▸ WHAT IS EXPECTED: For the data that follows, report how many lines contain the word "scene", and nothing else.

------ SOURCE EXCERPT

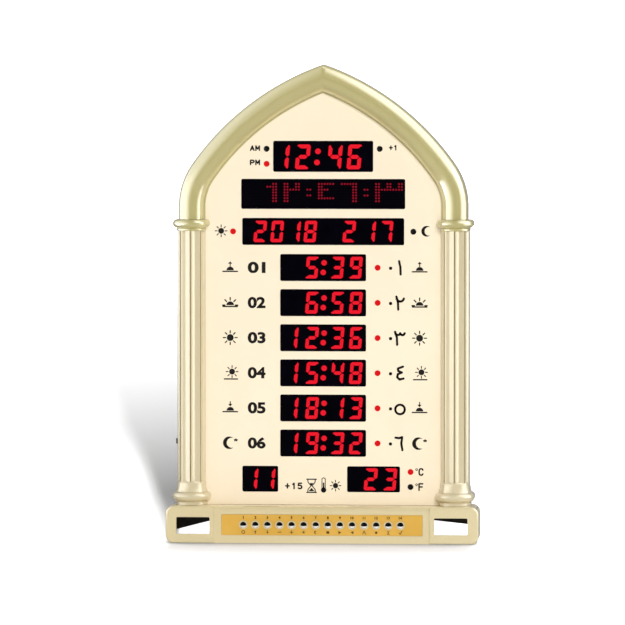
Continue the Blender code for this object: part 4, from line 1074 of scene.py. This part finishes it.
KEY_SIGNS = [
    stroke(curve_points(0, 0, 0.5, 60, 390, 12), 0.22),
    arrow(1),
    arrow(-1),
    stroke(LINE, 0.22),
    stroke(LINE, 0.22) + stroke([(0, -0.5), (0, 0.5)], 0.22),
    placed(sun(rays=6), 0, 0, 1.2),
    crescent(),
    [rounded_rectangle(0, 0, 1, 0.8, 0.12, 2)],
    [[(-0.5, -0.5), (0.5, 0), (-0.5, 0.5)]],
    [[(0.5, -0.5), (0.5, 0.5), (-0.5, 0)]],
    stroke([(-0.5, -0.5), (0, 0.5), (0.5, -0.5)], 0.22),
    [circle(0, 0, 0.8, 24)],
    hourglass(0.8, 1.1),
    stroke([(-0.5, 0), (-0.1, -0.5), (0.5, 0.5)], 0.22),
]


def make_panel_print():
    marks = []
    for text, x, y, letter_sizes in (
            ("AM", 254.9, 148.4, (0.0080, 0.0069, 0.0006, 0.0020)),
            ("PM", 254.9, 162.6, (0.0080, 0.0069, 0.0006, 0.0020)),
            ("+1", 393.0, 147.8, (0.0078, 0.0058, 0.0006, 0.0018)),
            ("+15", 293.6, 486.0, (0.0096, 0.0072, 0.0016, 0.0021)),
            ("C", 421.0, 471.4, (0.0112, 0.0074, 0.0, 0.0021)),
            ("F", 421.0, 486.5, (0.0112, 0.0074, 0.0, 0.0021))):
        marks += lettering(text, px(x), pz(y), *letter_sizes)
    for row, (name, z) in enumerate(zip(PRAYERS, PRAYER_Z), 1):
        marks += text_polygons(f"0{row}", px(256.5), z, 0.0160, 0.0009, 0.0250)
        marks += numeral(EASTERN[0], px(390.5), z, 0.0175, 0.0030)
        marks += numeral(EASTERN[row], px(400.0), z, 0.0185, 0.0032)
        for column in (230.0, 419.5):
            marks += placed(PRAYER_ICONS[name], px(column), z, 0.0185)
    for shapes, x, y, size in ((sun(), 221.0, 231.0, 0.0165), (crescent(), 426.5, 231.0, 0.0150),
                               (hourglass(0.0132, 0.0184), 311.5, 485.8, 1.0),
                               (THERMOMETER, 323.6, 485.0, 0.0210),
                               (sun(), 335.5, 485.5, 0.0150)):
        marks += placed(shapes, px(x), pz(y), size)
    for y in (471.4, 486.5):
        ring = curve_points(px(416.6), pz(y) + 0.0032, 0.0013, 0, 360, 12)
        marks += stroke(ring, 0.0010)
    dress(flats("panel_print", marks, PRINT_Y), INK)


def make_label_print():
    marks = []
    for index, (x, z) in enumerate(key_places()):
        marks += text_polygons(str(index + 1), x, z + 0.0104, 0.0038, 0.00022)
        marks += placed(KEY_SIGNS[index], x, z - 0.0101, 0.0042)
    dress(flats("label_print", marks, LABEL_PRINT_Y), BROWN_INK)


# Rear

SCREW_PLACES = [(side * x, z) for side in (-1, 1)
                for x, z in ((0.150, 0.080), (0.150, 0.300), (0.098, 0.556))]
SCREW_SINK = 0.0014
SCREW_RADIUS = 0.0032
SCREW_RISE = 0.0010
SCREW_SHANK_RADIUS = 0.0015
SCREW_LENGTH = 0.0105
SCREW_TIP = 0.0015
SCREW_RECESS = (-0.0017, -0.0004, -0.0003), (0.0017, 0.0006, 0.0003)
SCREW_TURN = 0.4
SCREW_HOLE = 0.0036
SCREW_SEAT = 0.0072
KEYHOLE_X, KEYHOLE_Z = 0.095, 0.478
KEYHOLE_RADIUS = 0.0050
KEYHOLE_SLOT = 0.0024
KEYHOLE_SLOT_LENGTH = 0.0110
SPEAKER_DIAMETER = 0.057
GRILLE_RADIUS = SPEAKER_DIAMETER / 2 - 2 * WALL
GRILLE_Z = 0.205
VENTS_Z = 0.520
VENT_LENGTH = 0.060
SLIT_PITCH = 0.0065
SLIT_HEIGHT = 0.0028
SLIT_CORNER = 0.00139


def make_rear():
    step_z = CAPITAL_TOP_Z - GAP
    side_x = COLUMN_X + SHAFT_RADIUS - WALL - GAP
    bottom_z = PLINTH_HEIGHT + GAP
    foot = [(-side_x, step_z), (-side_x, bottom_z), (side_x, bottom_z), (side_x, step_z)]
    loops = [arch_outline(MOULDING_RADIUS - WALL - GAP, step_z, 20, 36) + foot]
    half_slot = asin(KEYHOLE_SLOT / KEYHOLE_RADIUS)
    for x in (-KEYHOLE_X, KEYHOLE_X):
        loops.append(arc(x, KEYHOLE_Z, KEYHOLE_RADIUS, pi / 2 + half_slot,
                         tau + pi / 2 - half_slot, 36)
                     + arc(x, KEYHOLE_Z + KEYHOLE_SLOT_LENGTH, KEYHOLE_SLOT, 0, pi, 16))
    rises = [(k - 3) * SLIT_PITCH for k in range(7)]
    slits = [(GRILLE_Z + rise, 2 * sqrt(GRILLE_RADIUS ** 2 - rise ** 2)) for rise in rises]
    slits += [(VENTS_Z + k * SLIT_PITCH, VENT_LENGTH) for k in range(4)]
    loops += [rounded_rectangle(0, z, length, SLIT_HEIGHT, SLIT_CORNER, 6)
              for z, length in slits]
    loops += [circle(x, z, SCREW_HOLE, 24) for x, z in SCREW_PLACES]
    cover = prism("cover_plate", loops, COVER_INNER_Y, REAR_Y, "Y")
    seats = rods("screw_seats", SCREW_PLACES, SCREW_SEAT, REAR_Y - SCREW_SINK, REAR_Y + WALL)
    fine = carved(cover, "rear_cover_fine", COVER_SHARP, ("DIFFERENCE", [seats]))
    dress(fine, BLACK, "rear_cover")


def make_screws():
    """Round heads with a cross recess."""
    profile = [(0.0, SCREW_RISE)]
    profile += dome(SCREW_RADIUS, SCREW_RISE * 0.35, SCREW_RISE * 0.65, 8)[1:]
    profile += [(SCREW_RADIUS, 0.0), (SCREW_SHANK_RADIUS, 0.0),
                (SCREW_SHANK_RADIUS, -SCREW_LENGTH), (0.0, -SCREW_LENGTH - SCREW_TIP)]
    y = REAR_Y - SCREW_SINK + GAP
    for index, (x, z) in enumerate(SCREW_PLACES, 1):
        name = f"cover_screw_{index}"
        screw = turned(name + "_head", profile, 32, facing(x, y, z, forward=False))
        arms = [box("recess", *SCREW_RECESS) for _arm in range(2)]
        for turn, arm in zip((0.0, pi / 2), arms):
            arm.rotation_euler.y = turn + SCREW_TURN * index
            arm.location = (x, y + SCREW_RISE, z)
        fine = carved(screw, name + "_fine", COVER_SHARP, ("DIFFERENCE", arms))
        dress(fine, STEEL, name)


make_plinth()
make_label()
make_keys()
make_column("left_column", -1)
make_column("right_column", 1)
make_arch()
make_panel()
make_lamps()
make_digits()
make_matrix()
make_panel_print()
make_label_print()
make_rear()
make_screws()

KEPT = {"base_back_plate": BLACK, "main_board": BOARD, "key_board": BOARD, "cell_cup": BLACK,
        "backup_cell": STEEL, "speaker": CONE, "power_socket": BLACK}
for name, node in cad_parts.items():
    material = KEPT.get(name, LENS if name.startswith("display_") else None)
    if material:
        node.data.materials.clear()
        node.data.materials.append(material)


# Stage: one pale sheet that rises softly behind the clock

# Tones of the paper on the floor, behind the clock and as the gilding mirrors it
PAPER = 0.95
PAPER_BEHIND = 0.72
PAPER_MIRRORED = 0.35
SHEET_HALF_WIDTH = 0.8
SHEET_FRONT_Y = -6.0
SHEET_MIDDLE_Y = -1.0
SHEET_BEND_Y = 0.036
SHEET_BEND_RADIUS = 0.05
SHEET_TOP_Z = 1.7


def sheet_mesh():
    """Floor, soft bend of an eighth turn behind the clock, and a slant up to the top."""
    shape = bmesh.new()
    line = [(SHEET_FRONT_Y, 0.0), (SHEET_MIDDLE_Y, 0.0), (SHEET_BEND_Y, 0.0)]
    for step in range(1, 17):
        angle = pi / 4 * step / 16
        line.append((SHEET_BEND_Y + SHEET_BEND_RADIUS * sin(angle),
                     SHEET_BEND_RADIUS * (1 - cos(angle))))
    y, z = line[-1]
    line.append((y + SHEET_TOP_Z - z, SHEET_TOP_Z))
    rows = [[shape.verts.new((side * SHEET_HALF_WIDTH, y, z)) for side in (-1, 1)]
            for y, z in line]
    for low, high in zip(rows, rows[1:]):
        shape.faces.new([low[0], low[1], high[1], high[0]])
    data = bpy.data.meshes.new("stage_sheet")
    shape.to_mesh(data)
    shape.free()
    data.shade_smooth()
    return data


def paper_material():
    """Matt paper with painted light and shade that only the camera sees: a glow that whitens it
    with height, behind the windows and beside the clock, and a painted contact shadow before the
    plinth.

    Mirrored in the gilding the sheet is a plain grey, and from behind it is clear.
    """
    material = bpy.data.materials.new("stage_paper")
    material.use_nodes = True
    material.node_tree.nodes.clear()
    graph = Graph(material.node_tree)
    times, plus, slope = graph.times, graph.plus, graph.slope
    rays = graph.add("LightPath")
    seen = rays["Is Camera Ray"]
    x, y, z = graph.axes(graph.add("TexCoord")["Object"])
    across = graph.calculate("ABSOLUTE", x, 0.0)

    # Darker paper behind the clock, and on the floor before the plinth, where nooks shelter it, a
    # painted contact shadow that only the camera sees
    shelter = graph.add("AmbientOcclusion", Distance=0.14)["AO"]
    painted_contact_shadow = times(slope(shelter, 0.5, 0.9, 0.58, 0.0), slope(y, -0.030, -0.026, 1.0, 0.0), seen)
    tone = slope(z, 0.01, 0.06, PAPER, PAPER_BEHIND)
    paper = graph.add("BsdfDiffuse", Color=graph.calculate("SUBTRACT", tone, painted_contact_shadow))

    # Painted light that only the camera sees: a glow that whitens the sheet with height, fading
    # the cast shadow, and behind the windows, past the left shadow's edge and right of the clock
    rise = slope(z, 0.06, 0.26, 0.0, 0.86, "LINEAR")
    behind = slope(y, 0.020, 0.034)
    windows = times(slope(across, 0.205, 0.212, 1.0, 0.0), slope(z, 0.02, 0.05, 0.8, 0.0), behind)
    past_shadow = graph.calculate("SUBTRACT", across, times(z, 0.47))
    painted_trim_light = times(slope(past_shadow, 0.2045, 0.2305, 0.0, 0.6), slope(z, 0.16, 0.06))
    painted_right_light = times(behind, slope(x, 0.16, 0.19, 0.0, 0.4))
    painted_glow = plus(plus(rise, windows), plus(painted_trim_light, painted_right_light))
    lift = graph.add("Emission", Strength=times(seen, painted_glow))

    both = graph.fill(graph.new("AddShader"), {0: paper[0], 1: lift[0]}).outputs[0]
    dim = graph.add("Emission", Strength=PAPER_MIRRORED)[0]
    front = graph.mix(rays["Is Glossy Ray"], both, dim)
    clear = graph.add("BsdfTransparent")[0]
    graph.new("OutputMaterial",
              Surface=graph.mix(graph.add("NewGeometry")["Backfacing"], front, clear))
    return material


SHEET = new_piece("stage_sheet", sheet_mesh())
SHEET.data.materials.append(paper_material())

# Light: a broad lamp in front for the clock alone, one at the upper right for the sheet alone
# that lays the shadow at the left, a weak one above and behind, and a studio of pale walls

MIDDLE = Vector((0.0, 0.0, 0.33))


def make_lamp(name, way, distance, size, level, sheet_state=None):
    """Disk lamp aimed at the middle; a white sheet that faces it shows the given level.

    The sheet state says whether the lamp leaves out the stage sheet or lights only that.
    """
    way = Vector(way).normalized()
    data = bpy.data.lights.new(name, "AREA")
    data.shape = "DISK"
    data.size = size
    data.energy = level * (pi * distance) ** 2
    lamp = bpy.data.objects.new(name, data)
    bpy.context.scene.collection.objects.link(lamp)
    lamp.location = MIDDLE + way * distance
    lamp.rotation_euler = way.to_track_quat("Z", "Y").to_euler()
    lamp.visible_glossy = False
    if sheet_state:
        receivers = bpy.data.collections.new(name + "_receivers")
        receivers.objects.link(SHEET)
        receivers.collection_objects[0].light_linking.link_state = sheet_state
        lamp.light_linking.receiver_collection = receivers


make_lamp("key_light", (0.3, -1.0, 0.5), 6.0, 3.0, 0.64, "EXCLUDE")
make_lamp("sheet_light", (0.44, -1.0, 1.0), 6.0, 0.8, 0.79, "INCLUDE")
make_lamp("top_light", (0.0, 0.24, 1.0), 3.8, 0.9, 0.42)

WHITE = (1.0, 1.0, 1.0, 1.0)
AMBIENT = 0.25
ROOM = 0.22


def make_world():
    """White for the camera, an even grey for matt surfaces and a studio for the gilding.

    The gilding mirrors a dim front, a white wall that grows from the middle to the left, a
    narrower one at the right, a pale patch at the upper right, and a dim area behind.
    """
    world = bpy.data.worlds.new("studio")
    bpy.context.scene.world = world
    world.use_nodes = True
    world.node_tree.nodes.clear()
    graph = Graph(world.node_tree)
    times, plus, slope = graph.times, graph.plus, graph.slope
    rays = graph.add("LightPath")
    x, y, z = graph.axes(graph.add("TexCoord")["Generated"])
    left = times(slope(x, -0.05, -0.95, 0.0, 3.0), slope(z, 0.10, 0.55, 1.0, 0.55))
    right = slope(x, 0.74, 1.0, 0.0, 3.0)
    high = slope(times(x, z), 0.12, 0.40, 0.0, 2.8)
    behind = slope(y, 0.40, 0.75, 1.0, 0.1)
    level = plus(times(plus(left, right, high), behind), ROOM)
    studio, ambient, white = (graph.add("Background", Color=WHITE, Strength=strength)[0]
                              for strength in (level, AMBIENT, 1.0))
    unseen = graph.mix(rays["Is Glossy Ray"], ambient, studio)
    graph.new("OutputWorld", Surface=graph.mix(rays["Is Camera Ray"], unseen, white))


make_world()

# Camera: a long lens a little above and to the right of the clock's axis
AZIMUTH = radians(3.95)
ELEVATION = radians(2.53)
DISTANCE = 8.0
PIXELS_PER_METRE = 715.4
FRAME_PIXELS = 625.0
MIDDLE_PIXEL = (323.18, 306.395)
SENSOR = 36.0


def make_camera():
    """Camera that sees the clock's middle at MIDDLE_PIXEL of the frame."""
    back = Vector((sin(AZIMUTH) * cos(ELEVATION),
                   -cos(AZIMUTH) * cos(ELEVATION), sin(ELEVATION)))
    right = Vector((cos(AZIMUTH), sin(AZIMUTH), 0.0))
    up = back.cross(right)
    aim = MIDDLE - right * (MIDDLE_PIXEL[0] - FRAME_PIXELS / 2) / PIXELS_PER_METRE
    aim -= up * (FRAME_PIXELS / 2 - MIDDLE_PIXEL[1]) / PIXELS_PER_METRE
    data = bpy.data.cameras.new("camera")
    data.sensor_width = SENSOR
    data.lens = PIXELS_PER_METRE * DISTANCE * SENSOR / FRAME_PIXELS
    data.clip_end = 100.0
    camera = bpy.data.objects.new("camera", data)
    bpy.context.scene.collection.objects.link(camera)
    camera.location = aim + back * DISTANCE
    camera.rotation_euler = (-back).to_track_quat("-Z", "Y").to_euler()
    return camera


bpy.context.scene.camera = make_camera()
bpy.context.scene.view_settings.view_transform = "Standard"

------------

▸ SOLUTION TO THIS TASK: 6